What was it like fitting into American culture at that age?

I remember being asked to say this or that. At a certain point I decided to disguise the way I spoke to avoid the hassle. Eventually I got used to the change and settled in. Having an older brother who was a nutter and nice with his hands didn’t hurt either.

After moving to New York, did you experience a re-acquaintance with hip hop?

One thing sparked my interest in hip hop was “Sucker MC’s”. I had never heard anything like it. That made me go back and explore exactly what this hip hop thing was. Shortly after that Just Ice (Sir Vicious) came around. He was the illest ever to me “…your tense and dense and trying to convince me to believe your stupid non-SENSE”. That made me start writing and of course I went by Sir Tone. I beat-boxed too. I met DMX in Yonkers up around PS 23 when I was about 14 or 15. Earl was a really cool cat. He rhymed and beat-boxed too.

When did you develop it into more than a mere interest?

I didn’t record anything until about ’86 or ’87 with this cat named Jake who swore he was Mantronik. After that, myself, this guy Russell and Jamel formed T.U.F. (The Unstoppable Force) in the Bronx. Two MC’s and the ambidextrous DJ Russ One.

Robbie: I remember reading a lot about you in Represent magazine from England. Did you have a major label deal at one stage?

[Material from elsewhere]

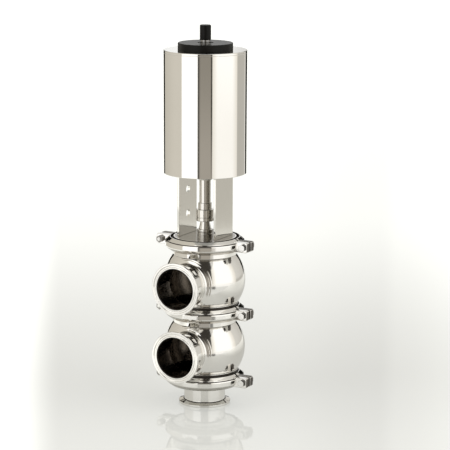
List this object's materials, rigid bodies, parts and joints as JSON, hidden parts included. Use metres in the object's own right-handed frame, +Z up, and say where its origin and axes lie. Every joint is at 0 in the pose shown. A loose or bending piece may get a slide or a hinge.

I did. The story from the beginning is that I got signed to MCA in late ’93, and at that time I’d been at Arista for a year, working as as Art Director. I got signed to that major deal and I was like “Alright, well I’m just gonna keep my job while I record my album”, because you never know where those things go, and I’d been on the underground circuit for quite a bit just doing shows and that sort of thing, and that’s how I got noticed. So in the midst of making the album, with the usual major label rigamorole – I had a pretty cool A&R, but it’s amazing what they try and do – as soon as they sign you, they want you to do whatever is happening in the moment.

[laughing] So they just forget about whatever reason they signed you in the first place?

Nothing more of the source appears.